Though Alzheimer’s devastates individuals and their families, occasionally a bright light shines from its dark tunnel. Sometimes innate gifts obscured through the toils of daily life emerge. Like what happened to Lester Potts, the late father of Dr. Daniel Potts, a well-known Alabama neurologist.
Lester was a rural Alabama saw miller who became an acclaimed watercolor artist after being diagnosed with Alzheimer’s (AD). Prior to developing AD he had never before shown any artistic talent. Art and music therapy at Caring Days, a dementia daycare center in Tuscaloosa, Alabama fed his creative expression, improving his cognition, mood, and behavior.
Daniel and his wife Ellen witnessed a transformation in Lester quite unlike anything they had ever seen. Moreover, what impressed them was how these therapies helped to restore Lester’s dignity and improved his quality of life. It was nothing short of extraordinary. Ellen remembers the time clearly.
“The only thing Lester had drawn before was of something to build. He was practical, the most utilitarian soul ever. For him to become an artist, it was so out of character. The more his disease progressed the more he painted his memories. This part of his psyche was released as his frontal lobe deteriorated. Where (Alzheimer’s took) the sense of self went away,” she explains, “his right parietal lobe was pretty much untouched until late in the disease process. All that creativity was probably there all along.”
Ellen explains that the frontal lobe inhibits creativity that may be buried deep within. “You’re inhibited from doing things you may have the talent to do because you don’t think you have the ability or you’re too inhibited to try. All that creativity was untouched until late in the disease process. It was probably there the whole time. The fact that he of all people would become an artist was the most miraculous thing of all.”
Lester’s new abilities influenced his son. “Before we knew it the art got a hold of me and I was staying up all night writing poetry, which is something I’d never done in my entire life,” Daniel says. “I went to Ellen and said we ought to put a book together of Dad’s art and my poetry.” In 2006 they put out The Broken Jar featuring his poetry and Lester’s art.
You’d think that a story like this would be enough, right? Not this couple. They took it and ran in order to give other dementia patients the same good fortune. They developed a program in collaboration with the University of Alabama Honors College, called Bringing Art to Life.
Each semester the program pairs five participants with mild to moderate Alzheimer’s with three Honors students. Before the start of the art therapy sessions the students receive instruction on Alzheimer’s, person-centered care techniques, art and other expressive arts therapies, and are taught the importance of honoring and preserving the life story. For the next eight weeks the students and patients work side-by-side in group art therapy. During the sessions, the students capture life story elements for later use in crafting a memoir.

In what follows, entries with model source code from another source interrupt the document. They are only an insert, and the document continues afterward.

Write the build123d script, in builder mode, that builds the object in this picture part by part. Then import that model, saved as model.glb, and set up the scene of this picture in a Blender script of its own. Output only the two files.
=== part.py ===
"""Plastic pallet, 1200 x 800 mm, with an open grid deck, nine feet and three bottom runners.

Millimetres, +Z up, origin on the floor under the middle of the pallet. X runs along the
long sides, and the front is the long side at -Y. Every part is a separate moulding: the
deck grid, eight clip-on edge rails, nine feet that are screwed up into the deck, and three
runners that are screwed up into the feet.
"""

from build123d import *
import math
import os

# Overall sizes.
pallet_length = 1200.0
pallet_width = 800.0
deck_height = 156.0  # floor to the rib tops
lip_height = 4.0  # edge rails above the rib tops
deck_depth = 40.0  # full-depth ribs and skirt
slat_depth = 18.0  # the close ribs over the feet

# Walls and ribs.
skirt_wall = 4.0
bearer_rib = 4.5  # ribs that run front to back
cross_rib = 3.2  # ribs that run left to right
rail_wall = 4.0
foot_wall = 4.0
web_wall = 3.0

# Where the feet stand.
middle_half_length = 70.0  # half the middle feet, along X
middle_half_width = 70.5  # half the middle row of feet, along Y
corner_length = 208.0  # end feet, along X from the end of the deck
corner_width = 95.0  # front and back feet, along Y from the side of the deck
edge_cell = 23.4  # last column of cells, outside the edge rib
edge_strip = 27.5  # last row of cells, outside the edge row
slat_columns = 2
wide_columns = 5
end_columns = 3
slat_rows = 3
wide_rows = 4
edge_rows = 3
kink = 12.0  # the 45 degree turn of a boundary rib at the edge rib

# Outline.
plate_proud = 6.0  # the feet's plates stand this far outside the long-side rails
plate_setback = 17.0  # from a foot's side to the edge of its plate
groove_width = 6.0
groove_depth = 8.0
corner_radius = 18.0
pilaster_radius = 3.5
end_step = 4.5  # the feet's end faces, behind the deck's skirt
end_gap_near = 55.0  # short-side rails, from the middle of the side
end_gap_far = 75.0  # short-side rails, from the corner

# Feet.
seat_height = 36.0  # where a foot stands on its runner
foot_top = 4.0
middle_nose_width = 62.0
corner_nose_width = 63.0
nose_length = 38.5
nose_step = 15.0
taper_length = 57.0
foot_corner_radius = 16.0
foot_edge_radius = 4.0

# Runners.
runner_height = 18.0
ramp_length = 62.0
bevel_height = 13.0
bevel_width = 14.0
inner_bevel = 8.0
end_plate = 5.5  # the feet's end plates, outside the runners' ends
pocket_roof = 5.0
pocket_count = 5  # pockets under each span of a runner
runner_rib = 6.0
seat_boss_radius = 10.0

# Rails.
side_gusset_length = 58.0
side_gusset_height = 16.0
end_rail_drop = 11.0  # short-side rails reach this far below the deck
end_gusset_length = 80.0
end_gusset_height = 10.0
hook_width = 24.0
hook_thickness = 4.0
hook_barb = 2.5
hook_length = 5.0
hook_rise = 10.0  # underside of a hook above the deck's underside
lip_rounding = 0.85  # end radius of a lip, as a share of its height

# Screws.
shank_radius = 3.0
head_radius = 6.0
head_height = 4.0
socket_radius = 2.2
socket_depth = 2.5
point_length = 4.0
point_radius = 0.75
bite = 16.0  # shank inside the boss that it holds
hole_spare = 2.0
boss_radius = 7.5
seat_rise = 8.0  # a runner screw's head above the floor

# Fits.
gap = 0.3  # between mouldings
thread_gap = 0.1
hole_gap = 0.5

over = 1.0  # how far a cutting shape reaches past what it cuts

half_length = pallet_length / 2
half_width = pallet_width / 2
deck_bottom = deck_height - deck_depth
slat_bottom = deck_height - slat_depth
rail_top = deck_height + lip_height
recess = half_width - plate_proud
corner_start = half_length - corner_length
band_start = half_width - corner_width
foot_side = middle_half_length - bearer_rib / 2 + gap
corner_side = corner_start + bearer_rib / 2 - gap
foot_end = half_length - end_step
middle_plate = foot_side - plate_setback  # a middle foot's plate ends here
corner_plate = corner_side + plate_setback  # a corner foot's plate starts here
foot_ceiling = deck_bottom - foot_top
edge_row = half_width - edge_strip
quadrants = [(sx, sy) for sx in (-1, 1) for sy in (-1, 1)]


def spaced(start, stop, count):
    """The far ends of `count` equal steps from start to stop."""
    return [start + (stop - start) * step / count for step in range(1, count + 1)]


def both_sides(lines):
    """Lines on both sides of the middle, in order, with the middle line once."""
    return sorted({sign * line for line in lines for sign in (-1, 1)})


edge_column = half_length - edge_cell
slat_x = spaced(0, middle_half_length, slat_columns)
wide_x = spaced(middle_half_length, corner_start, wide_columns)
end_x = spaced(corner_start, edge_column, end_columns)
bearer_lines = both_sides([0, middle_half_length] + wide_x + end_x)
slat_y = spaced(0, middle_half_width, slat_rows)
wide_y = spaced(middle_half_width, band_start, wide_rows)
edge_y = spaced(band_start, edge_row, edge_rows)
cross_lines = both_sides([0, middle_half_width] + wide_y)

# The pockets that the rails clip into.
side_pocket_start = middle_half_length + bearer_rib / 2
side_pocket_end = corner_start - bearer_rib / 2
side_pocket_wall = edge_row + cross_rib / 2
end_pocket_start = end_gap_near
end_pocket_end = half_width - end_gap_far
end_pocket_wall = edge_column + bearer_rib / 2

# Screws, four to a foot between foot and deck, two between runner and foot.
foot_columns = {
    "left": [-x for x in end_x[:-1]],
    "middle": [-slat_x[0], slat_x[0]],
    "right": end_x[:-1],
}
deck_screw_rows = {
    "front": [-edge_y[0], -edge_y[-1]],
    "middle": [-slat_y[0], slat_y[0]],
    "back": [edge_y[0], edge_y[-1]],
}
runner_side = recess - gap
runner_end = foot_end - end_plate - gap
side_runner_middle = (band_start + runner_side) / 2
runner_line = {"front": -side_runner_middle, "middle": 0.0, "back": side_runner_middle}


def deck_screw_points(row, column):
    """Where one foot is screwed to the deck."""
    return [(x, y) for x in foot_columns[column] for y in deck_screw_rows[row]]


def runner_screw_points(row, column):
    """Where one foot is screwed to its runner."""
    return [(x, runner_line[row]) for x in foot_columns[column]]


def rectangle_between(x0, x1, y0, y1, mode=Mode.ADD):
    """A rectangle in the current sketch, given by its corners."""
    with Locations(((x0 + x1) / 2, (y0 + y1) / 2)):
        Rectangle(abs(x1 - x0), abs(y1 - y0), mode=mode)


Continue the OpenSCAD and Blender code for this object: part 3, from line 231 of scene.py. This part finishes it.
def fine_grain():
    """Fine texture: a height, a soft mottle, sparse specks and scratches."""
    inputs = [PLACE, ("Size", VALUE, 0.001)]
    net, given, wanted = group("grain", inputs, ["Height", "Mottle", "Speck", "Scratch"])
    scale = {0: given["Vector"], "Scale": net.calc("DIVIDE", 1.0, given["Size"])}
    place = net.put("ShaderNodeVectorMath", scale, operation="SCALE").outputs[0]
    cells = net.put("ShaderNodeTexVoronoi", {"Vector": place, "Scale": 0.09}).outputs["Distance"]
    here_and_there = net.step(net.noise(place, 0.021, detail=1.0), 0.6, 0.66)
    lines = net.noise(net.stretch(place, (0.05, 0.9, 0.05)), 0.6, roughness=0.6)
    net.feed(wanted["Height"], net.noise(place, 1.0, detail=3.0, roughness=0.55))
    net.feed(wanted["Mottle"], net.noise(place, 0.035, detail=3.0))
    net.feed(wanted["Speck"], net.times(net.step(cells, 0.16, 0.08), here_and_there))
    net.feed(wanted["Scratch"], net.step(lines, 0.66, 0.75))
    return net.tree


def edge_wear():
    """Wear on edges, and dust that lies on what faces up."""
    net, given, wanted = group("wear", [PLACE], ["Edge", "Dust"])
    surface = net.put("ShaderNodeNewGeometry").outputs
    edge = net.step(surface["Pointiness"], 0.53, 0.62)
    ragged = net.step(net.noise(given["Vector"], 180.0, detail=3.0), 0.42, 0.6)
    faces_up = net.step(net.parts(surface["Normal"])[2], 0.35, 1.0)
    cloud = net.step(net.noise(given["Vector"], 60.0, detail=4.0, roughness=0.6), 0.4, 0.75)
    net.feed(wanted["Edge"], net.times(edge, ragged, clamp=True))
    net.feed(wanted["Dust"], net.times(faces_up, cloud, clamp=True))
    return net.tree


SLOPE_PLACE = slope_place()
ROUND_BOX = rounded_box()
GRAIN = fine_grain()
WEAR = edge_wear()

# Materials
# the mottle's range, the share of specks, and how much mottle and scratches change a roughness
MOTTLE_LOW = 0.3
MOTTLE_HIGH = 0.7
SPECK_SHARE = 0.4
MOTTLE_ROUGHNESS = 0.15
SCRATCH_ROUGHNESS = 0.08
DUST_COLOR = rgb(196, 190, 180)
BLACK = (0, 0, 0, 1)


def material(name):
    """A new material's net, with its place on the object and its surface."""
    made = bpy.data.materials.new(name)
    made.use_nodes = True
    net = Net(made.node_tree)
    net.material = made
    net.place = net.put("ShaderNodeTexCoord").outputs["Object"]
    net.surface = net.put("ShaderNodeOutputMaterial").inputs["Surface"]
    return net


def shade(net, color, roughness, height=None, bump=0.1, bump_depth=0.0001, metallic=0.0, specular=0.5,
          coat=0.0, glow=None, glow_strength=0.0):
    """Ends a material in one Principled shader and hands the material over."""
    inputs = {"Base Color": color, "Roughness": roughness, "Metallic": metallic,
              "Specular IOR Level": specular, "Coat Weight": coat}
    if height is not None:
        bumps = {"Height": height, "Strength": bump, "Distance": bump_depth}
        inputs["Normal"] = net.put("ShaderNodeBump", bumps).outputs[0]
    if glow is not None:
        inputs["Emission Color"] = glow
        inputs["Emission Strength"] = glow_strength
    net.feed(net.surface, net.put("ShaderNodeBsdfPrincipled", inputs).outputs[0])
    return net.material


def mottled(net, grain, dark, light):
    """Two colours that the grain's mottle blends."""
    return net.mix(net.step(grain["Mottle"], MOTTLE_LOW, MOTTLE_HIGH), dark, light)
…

According to Daniel and Ellen, one of the most heartwarming aspects is watching how the students develop empathy for the dementia patients and for their caregivers. The Potts’ based the course on A Pocket Guide for the Alzheimer Caregiver, a book they co-wrote in 2011. Lester was not their only family member with Alzheimer’s. Between the two of them they have lost eight family members to Alzheimer’s and vascular dementia. They demonstrated every situation in the book with a family story.
Daniel explains their motivation for establishing the program. “We were trying to use our experience with Dad and others to show that the person is still in there and build on that. Our focus is honoring the human being, the dignity people still have, despite this disease. We can still have a relationship with them that can be transformative for everybody. The art and the music help you tap into that.”
Ellen says “Through the pairing of the students and participants, it’s been nearly miraculous how some of the participants were able to come out of their shell.” She describes how the students and dementia patients found a connection, adding that previously many of the patients had been withdrawn and had stopped interacting with their families. “In the art therapy and reminiscing sessions they came to life.”
They tell the story of a well-known Southern artist, Sara Turner, who lost her sight to macular degeneration and developed Alzheimer’s. She joined Art to Life in 2014. Daniel remembers the day the 95 year-old joined the program.
“Sara came into the room the first time and said she used to be an artist but didn’t think she could do the art project. Her students helped her, guided her hands, talked her through it, and asked her favorite colors.” She was elated and told the students “I can feel colors again”.
“Sara was completely authentic; the Alzheimer’s couldn’t mask that. The students were completely inspired by this blind woman with Alzheimer’s,” he says. “She was so full of gratitude, just to be alive and present. It made the students have introspection and look at their own lives and their own fears and the things they’re dealing with. Interacting with Sara brought all that out. It was therapy for those kids to be in the presence of this woman.”
He remembers sitting back and watching and being in tears. “Sara named the finished piece, Celebration – it’s a new beginning. It was a celebration and a new beginning and it was one of those Art to Life moments that has changed so many lives over the course of the last five years.”
Indeed. And to think it all started with a rural saw miller who had never painted a day in his life. I imagine that Lester is still painting, and smiling down on Daniel and Ellen, proud of how they’re changing lives through art, proud of all the goodness they’ve instilled. And maybe he’s just a little bit proud to have been the inspiration. How could he not be?